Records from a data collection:
+++

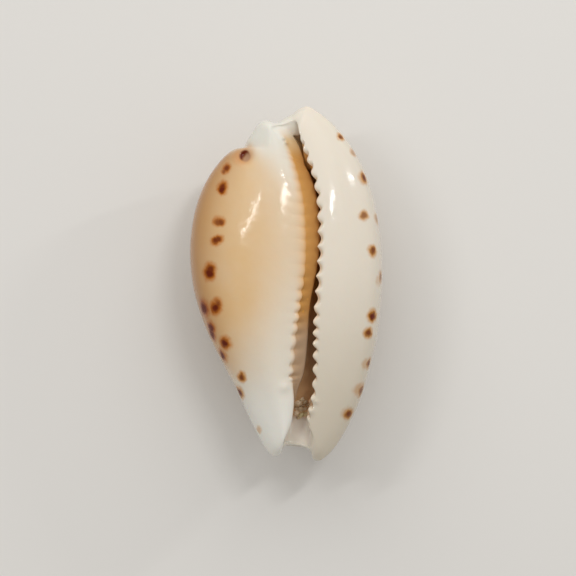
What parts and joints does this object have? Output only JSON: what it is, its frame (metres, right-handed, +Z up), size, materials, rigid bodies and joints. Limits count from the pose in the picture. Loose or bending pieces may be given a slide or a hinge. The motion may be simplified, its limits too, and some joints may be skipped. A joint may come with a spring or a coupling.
{
  "type": "cowrie shell",
  "caption": "Small glossy pear-shaped cowrie shell lying on its back, its long narrow toothed opening facing up, with dark brown spots along both margins.",
  "frame": {"origin": "middle of the underside of the shell's box, on the surface that the back rests on", "axes": "+Z up, out of the toothed opening; +Y along the opening to the spire end; +X across to the outer lip"},
  "size_m": [0.0154, 0.0282, 0.0122],
  "materials": {
    "porcelain": "gloss"
  },
  "bodies": {
    "root": {"shell": "porcelain"}
  },
  "joints": []
}
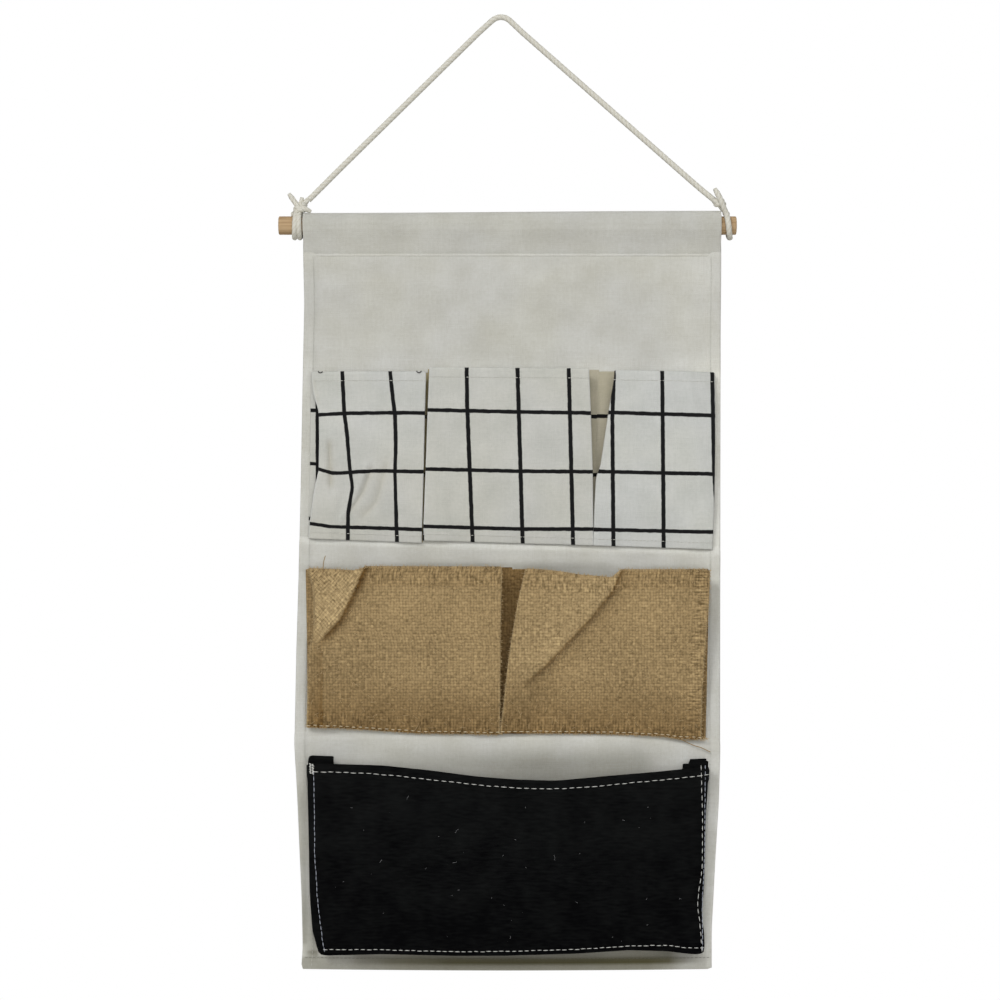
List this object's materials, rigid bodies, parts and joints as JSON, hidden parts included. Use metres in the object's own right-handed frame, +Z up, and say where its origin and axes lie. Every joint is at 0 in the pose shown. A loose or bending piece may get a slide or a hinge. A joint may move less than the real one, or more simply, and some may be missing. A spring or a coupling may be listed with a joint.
{
  "type": "hanging pocket organizer",
  "caption": "Fabric wall organizer on a wooden dowel and cord, with rows of pleated pockets in grid canvas, burlap and black denim.",
  "frame": {"origin": "underside of the hanging cord at its highest point, where it lies on its nail", "axes": "+Z up along the hanging panel, +X to the right of someone facing the pockets, -Y out of the pocket fronts towards that person, +Y into the wall"},
  "size_m": [0.372, 0.0258, 0.7751],
  "materials": {
    "dowel_wood": "matte",
    "cotton_cord": "matte",
    "ivory_canvas": "matte",
    "grid_canvas": "matte",
    "burlap": "matte",
    "black_denim": "matte",
    "white_thread": "matte"
  },
  "bodies": {
    "cord": {"hanging_cord": "cotton_cord", "left_cord_knot": "cotton_cord", "right_cord_knot": "cotton_cord"},
    "panel": {"back_panel": "ivory_canvas", "grid_pleat_left": "grid_canvas", "grid_divider_left": "grid_canvas", "grid_divider_right": "grid_canvas", "grid_pleat_right": "grid_canvas", "grid_hem_left": "grid_canvas", "grid_hem_centre": "grid_canvas", "grid_hem_right": "grid_canvas", "jute_pleat_left": "burlap", "jute_divider": "burlap", "jute_pleat_right": "burlap", "jute_hem_left": "burlap", "jute_hem_right": "burlap", "denim_gusset_left": "black_denim", "denim_gusset_right": "black_denim", "denim_gusset_bottom": "black_denim"},
    "dowel_rod": {"dowel": "dowel_wood"},
    "grid_left_front": {"grid_pocket_left": "grid_canvas"},
    "grid_centre_front": {"grid_pocket_centre": "grid_canvas"},
    "grid_right_front": {"grid_pocket_right": "grid_canvas"},
    "jute_left_front": {"jute_pocket_left": "burlap"},
    "jute_right_front": {"jute_pocket_right": "burlap"},
    "denim_front": {"denim_pocket_front": "black_denim", "denim_gusset_left_front": "black_denim", "denim_gusset_right_front": "black_denim"}
  },
  "joints": [
    {"name": "panel_swing", "type": "hinge", "parent": "cord", "child": "panel", "pos_m": [0.0053, 0, -0.1676], "axis": [-1, 0, 0], "range_deg": [0, 90]},
    {"name": "dowel_pull_out", "type": "slide", "parent": "panel", "child": "dowel_rod", "axis": [1, 0, 0], "range_m": [0, 0.38]},
    {"name": "grid_left_opens", "type": "hinge", "parent": "panel", "child": "grid_left_front", "pos_m": [-0.10835, 0.0043, -0.4251], "axis": [1, 0, 0], "range_deg": [0, 8], "stiffness_Nm_per_rad": 0.03, "springref_deg": -5.73},
    {"name": "grid_centre_opens", "type": "hinge", "parent": "panel", "child": "grid_centre_front", "pos_m": [0.0075, 0.0043, -0.4276], "axis": [1, 0, 0], "range_deg": [0, 8], "stiffness_Nm_per_rad": 0.03, "springref_deg": -5.73},
    {"name": "grid_right_opens", "type": "hinge", "parent": "panel", "child": "grid_right_front", "pos_m": [0.126, 0.0043, -0.4308], "axis": [1, 0, 0], "range_deg": [0, 8], "stiffness_Nm_per_rad": 0.03, "springref_deg": -5.73},
    {"name": "jute_left_opens", "type": "hinge", "parent": "panel", "child": "jute_left_front", "pos_m": [-0.07885, 0.0028, -0.582], "axis": [1, 0, 0], "range_deg": [0, 7], "stiffness_Nm_per_rad": 0.05, "springref_deg": -5.73},
    {"name": "jute_right_opens", "type": "hinge", "parent": "panel", "child": "jute_right_front", "pos_m": [0.08745, 0.0028, -0.5845], "axis": [1, 0, 0], "range_deg": [0, 7], "stiffness_Nm_per_rad": 0.05, "springref_deg": -5.73},
    {"name": "denim_opens", "type": "hinge", "parent": "panel", "child": "denim_front", "pos_m": [0.0063, -0.0062, -0.7597], "axis": [1, 0, 0], "range_deg": [0, 8], "stiffness_Nm_per_rad": 0.1, "springref_deg": -5.73}
  ]
}
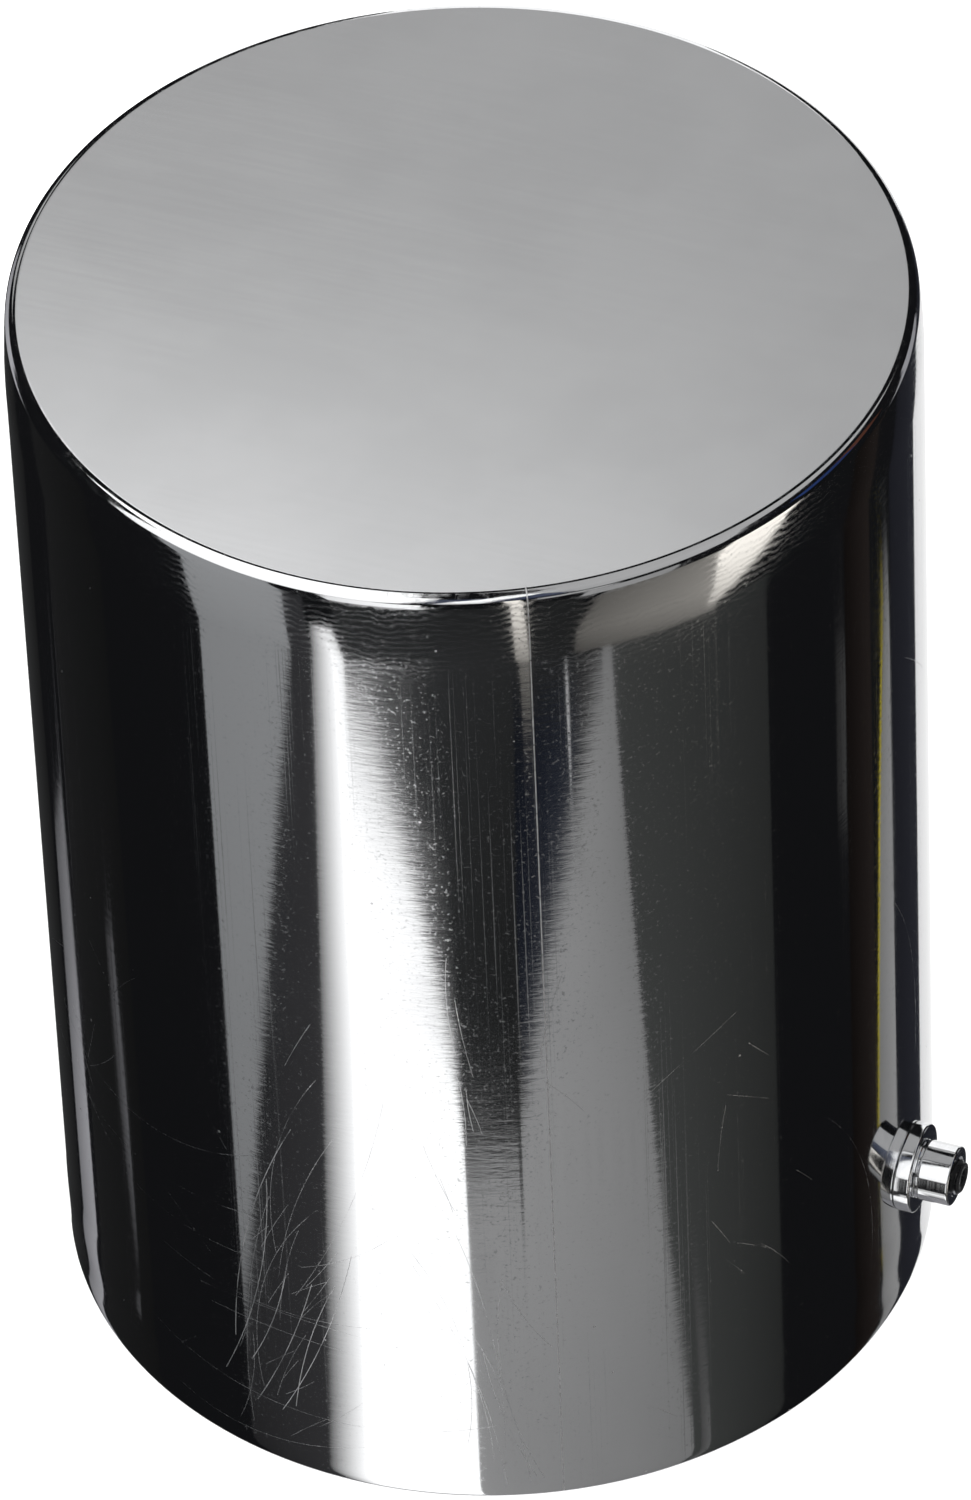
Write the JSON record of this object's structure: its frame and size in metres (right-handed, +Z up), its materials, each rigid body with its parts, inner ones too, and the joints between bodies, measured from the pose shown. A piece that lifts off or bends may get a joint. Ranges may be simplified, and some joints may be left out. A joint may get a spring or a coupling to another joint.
{
  "type": "oil filter cover",
  "caption": "Deep-drawn chrome slip-on cover, a can with one closed end, clamped on a spin-on oil filter by a set screw through its wall.",
  "frame": {"origin": "centre of the open mouth, in the plane of the mouth's rim", "axes": "+Z up the can's axis from the open mouth to the closed flat top, +X from that axis out along the set screw"},
  "size_m": [0.1065, 0.1, 0.1362],
  "materials": {
    "shell_chrome": "polished chrome plate with fine axial polishing lines and light scratches",
    "bush_chrome": "turned and chrome plated, slightly duller than the shell",
    "screw_black": "black oxide, lightly oiled",
    "tip_nylon": "natural nylon"
  },
  "bodies": {
    "cover": {"cover_shell": "shell_chrome", "threaded_bush": "bush_chrome"},
    "tip": {"screw_tip": "tip_nylon"},
    "screw": {"set_screw": "screw_black"}
  },
  "joints": [
    {"name": "screw_feed", "type": "slide", "parent": "cover", "child": "tip", "axis": [-1, 0, 0], "range_m": [-0.00397, 0.00476]},
    {"name": "screw_turn", "type": "hinge", "parent": "tip", "child": "screw", "pos_m": [0.05655, 0, 0.0186], "axis": [-1, 0, 0], "range_deg": [-1800, 2160]}
  ],
  "couplings": [
    {"joint": "screw_turn", "follows": "screw_feed", "rad_per_m": 7915.8}
  ]
}
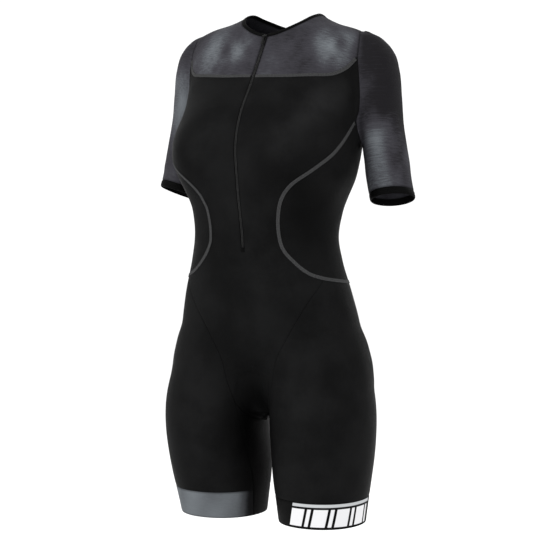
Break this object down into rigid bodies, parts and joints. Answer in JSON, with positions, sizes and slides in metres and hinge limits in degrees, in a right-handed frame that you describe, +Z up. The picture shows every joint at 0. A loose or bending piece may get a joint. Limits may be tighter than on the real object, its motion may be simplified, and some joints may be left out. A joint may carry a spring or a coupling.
{
  "type": "triathlon suit",
  "caption": "Short-sleeved one-piece triathlon suit with a front zip, grey yoke and sleeves, curved side panels and mid-thigh legs, in its worn hollow form.",
  "frame": {"origin": "middle of the neck hole, level with the side neck points, where the wearer's neck and shoulders hold the suit", "axes": "+Z up, the chest and zip face -Y, +X is the wearer's left"},
  "size_m": [0.4648, 0.2662, 0.8285],
  "materials": {
    "black_knit": "smooth black stretch knit with a soft sheen",
    "heather_knit": "grey heather stretch knit, cloudy from dark to light",
    "grey_band": "grey elastic leg band",
    "black_band": "black elastic leg band with a printed row of plain bars",
    "flatlock_tape": "grey flatlock stitching",
    "binding_knit": "black elastic binding",
    "zip_teeth": "dark grey coil zip",
    "zip_metal": "black satin",
    "pad": "dark brushed fleece over foam"
  },
  "bodies": {
    "suit": {"back_body": "black_knit", "cuff_left": "binding_knit", "cuff_right": "binding_knit", "front_body": "black_knit", "leg_band_left": "black_band", "leg_band_right": "grey_band", "leg_gusset_left": "black_knit", "leg_gusset_right": "black_knit", "leg_left": "black_knit", "leg_right": "black_knit", "neck_binding": "binding_knit", "seat_pad": "pad", "side_cover_left": "flatlock_tape", "side_cover_right": "flatlock_tape", "side_panel_left": "black_knit", "side_panel_right": "black_knit", "sleeve_left": "heather_knit", "sleeve_right": "heather_knit", "yoke": "heather_knit", "yoke_cover_left": "flatlock_tape", "yoke_cover_right": "flatlock_tape", "zip_slider": "zip_metal", "zip_tack": "zip_teeth", "zip_tape": "black_knit", "zip_teeth": "zip_teeth"},
    "pull_tab": {"pull_tab": "zip_metal"}
  },
  "joints": [
    {"name": "pull_tab_hinge", "type": "hinge", "parent": "suit", "child": "pull_tab", "pos_m": [0, -0.08139, -0.04745], "axis": [-1, 0, 0], "range_deg": [0, 150]}
  ]
}
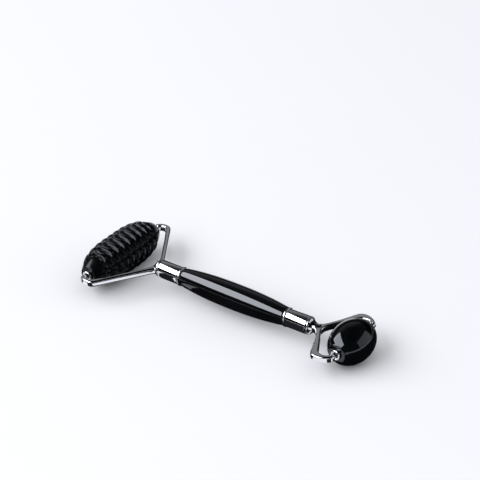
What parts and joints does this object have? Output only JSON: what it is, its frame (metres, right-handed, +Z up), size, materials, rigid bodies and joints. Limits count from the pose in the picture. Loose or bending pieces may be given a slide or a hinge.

+++

Read the lines above. Gather those in which the string "metres" is found.

What parts and joints does this object have? Output only JSON: what it is, its frame (metres, right-handed, +Z up), size, materials, rigid bodies and joints. Limits count from the pose in the picture. Loose or bending pieces may be given a slide or a hinge. The motion may be simplified, its limits too, and some joints may be skipped. A joint may come with a spring or a coupling.
List this object's materials, rigid bodies, parts and joints as JSON, hidden parts included. Use metres in the object's own right-handed frame, +Z up, and say where its origin and axes lie. Every joint is at 0 in the pose shown. A loose or bending piece may get a slide or a hinge. A joint may move less than the real one, or more simply, and some may be missing. A spring or a coupling may be listed with a joint.
Write the JSON record of this object's structure: its frame and size in metres (right-handed, +Z up), its materials, each rigid body with its parts, inner ones too, and the joints between bodies, measured from the pose shown. A piece that lifts off or bends may get a joint. Ranges may be simplified, and some joints may be left out. A joint may get a spring or a coupling to another joint.
Break this object down into rigid bodies, parts and joints. Answer in JSON, with positions, sizes and slides in metres and hinge limits in degrees, in a right-handed frame that you describe, +Z up. The picture shows every joint at 0. A loose or bending piece may get a joint. Limits may be tighter than on the real object, its motion may be simplified, and some joints may be left out. A joint may carry a spring or a coupling.
What parts and joints does this object have? Output only JSON: what it is, its frame (metres, right-handed, +Z up), size, materials, rigid bodies and joints. Limits count from the pose in the picture. Loose or bending pieces may be given a slide or a hinge.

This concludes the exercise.